>>>

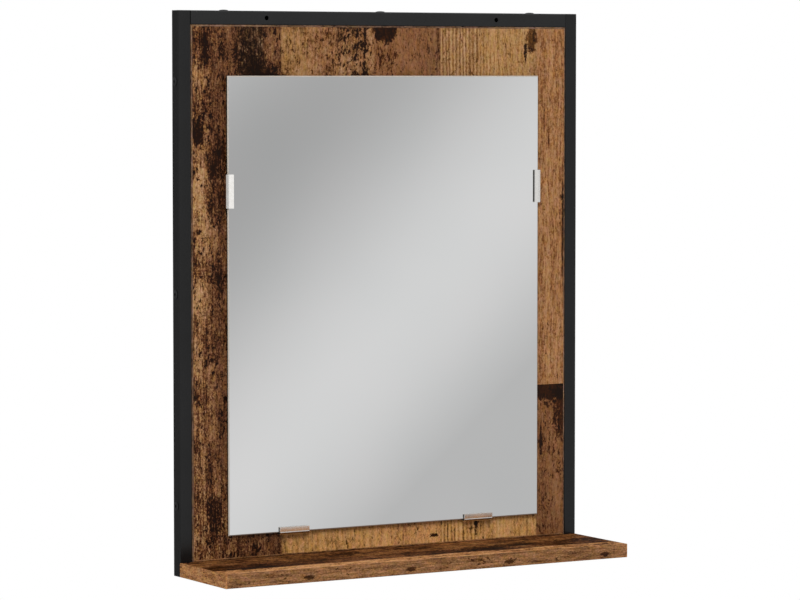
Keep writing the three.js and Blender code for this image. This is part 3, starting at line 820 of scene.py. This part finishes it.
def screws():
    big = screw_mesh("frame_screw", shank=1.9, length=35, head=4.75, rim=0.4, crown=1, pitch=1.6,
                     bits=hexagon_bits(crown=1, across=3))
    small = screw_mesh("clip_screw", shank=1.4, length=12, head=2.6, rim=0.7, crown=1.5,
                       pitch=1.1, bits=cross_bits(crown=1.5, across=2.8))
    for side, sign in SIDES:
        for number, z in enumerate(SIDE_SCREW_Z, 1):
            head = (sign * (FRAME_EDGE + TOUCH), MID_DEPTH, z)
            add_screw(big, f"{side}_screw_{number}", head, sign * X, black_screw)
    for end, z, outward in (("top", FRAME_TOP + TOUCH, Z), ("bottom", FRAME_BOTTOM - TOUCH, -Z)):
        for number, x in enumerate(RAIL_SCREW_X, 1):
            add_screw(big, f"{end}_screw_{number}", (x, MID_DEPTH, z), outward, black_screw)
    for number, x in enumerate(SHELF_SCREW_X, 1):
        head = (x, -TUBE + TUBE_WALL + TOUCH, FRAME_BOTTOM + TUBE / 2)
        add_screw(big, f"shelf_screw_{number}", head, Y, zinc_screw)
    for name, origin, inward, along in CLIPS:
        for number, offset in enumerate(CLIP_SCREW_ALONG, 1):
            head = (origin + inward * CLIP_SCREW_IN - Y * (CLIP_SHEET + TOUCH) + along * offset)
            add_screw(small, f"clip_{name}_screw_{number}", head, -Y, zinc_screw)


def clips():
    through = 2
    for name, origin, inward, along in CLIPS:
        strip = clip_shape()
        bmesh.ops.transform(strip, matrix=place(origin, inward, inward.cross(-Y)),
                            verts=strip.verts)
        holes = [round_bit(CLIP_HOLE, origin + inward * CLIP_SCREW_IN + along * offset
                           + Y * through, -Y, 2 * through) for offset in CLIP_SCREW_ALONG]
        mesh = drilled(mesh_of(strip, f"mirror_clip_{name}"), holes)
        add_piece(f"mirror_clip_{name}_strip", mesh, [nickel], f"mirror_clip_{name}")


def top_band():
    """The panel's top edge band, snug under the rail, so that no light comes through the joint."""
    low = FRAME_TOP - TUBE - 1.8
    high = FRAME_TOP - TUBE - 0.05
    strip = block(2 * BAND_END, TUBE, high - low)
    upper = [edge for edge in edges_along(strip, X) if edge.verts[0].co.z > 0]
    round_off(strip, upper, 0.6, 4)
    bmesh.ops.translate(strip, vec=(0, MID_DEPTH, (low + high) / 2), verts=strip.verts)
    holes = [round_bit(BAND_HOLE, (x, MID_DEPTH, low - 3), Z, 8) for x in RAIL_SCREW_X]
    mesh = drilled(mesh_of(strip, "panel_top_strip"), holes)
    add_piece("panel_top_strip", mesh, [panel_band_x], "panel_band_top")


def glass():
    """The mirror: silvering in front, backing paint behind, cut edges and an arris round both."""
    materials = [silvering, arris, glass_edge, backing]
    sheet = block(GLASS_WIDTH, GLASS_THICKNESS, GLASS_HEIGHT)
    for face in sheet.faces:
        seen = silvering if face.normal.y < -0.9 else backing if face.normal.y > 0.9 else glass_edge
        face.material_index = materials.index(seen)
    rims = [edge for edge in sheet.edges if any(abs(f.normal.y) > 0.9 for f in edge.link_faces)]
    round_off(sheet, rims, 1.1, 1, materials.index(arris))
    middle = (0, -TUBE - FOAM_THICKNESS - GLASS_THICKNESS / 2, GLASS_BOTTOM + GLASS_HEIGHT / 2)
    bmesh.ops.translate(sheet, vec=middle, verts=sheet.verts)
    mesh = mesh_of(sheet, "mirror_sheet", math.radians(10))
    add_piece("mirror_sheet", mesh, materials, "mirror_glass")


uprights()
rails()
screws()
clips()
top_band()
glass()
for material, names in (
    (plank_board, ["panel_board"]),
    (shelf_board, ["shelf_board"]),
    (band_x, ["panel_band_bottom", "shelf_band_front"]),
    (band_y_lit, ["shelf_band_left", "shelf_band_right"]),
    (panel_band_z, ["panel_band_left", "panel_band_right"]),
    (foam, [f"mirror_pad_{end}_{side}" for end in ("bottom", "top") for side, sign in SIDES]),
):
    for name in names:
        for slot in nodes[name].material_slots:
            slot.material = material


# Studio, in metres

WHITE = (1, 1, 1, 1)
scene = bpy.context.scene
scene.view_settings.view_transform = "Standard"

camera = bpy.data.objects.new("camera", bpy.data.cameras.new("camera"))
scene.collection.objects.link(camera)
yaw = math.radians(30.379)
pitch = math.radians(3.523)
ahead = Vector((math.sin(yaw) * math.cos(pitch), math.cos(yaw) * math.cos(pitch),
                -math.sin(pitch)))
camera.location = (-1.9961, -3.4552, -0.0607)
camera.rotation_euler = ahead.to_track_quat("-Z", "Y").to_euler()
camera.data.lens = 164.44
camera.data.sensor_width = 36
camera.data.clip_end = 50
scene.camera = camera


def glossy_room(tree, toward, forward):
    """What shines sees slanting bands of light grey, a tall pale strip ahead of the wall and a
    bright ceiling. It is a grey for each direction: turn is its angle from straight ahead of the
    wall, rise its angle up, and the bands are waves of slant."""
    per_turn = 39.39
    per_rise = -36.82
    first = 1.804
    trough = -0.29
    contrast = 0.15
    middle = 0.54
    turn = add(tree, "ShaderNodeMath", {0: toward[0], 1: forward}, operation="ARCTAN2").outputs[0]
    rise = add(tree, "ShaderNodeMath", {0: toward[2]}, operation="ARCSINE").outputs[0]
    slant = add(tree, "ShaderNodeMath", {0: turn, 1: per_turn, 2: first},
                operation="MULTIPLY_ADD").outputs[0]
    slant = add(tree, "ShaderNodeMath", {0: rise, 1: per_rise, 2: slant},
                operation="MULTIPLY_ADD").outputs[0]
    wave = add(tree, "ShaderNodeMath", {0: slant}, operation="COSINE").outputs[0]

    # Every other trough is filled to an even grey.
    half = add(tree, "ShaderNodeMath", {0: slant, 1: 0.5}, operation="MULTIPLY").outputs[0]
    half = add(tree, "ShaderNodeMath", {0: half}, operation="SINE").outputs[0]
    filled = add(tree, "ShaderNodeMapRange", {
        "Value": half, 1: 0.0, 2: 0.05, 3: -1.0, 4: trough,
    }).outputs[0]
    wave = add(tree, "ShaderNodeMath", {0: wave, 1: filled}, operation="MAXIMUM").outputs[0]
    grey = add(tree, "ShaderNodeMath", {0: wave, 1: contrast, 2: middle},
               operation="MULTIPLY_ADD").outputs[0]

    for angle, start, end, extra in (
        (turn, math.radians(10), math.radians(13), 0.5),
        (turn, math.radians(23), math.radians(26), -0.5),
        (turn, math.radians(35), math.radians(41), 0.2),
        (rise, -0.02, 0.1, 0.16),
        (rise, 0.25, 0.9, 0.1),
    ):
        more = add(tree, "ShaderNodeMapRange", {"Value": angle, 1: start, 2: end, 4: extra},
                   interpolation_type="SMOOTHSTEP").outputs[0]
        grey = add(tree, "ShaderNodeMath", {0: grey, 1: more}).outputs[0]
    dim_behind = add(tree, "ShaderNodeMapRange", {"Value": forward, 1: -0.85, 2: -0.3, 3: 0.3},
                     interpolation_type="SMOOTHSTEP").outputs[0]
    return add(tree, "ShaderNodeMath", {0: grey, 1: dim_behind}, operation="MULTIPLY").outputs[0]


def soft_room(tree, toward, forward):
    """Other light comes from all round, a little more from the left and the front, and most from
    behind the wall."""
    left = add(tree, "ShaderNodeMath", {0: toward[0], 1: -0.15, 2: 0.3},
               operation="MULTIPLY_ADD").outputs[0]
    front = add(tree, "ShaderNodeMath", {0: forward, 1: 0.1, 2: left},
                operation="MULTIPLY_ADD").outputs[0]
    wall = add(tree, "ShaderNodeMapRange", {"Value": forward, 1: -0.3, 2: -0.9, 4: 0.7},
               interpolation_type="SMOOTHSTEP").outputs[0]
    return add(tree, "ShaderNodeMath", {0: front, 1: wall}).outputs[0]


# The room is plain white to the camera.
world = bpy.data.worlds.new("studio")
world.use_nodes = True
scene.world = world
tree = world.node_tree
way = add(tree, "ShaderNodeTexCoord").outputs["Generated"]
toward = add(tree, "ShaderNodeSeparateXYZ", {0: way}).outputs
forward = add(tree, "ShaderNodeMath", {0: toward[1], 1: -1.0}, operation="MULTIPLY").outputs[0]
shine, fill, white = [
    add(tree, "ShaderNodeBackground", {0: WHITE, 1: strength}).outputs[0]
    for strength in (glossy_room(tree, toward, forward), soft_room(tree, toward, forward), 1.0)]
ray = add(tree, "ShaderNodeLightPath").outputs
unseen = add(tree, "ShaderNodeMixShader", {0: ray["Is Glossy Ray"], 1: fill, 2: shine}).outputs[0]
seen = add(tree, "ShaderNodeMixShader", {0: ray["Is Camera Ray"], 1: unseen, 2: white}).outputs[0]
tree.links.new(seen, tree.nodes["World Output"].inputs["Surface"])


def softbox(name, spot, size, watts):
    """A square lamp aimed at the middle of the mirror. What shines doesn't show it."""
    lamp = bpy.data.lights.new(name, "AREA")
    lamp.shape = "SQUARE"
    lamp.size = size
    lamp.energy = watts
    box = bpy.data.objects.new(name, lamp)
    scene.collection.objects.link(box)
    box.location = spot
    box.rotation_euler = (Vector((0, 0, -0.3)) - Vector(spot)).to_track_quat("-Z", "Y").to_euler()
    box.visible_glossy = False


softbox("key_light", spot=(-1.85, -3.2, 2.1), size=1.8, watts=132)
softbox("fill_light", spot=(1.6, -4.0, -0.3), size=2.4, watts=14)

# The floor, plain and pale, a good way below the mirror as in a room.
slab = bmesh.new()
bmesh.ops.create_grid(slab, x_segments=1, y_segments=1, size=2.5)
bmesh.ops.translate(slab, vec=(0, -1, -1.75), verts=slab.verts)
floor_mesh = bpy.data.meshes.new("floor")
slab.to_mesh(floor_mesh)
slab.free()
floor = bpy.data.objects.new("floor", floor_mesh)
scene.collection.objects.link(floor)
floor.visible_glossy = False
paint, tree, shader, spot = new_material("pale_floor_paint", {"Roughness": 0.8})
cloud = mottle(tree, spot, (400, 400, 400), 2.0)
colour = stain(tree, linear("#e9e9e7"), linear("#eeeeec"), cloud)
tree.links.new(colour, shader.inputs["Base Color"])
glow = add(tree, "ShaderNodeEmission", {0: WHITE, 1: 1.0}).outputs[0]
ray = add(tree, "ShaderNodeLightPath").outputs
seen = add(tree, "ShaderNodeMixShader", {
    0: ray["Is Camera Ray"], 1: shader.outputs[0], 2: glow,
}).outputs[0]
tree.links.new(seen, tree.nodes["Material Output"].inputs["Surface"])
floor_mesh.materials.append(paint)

<<<
>>>

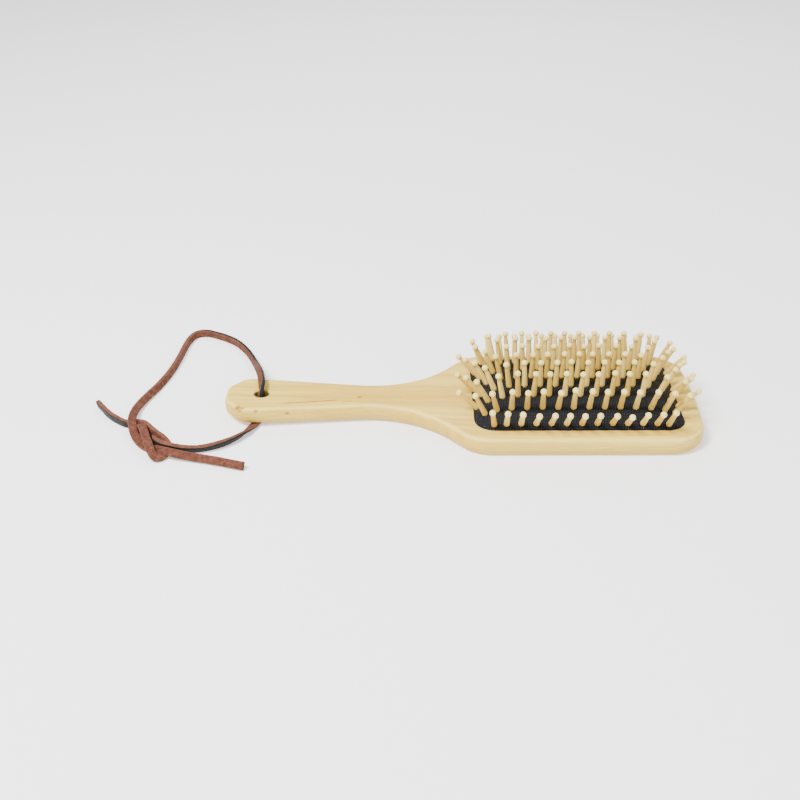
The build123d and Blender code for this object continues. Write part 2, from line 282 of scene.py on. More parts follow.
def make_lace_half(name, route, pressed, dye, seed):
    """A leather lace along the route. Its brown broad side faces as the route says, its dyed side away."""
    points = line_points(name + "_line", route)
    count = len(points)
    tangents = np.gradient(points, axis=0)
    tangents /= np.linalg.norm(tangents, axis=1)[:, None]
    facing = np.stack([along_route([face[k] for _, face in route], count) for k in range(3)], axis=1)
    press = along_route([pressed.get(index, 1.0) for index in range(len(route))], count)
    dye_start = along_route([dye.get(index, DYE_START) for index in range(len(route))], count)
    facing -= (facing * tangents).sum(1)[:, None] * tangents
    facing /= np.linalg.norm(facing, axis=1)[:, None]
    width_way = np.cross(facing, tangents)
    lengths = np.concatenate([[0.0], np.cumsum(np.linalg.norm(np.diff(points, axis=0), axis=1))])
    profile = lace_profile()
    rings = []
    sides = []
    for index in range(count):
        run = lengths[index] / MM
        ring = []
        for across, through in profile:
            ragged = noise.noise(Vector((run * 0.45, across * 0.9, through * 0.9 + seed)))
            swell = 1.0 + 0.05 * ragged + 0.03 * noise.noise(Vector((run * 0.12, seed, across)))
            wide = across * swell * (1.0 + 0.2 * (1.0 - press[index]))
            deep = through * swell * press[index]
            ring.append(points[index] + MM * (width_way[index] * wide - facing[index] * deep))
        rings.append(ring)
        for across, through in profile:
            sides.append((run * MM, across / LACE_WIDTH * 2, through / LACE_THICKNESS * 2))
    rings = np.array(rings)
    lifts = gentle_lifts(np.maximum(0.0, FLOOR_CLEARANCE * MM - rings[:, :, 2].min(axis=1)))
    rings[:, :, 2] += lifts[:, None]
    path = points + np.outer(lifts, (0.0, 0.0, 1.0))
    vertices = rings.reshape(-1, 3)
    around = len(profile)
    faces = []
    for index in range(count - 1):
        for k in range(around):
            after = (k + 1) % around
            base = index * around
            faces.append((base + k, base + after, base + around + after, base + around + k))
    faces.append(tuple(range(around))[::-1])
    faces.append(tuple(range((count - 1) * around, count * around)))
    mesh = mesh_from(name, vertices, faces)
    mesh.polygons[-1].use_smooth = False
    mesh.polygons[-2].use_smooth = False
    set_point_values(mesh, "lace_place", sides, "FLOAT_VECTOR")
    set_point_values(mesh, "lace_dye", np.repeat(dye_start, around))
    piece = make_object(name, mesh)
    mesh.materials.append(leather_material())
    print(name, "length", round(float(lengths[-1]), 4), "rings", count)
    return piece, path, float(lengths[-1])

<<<
>>>

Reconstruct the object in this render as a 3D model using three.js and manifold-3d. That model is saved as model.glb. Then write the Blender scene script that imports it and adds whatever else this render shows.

<<<

Required work: Scan the entries above. Copy each line that has the string "scene".

Correct response:
Keep writing the three.js and Blender code for this image. This is part 3, starting at line 820 of scene.py. This part finishes it.
scene = bpy.context.scene
scene.view_settings.view_transform = "Standard"
scene.collection.objects.link(camera)
scene.camera = camera
scene.world = world
    scene.collection.objects.link(box)
scene.collection.objects.link(floor)
The build123d and Blender code for this object continues. Write part 2, from line 282 of scene.py on. More parts follow.
Reconstruct the object in this render as a 3D model using three.js and manifold-3d. That model is saved as model.glb. Then write the Blender scene script that imports it and adds whatever else this render shows.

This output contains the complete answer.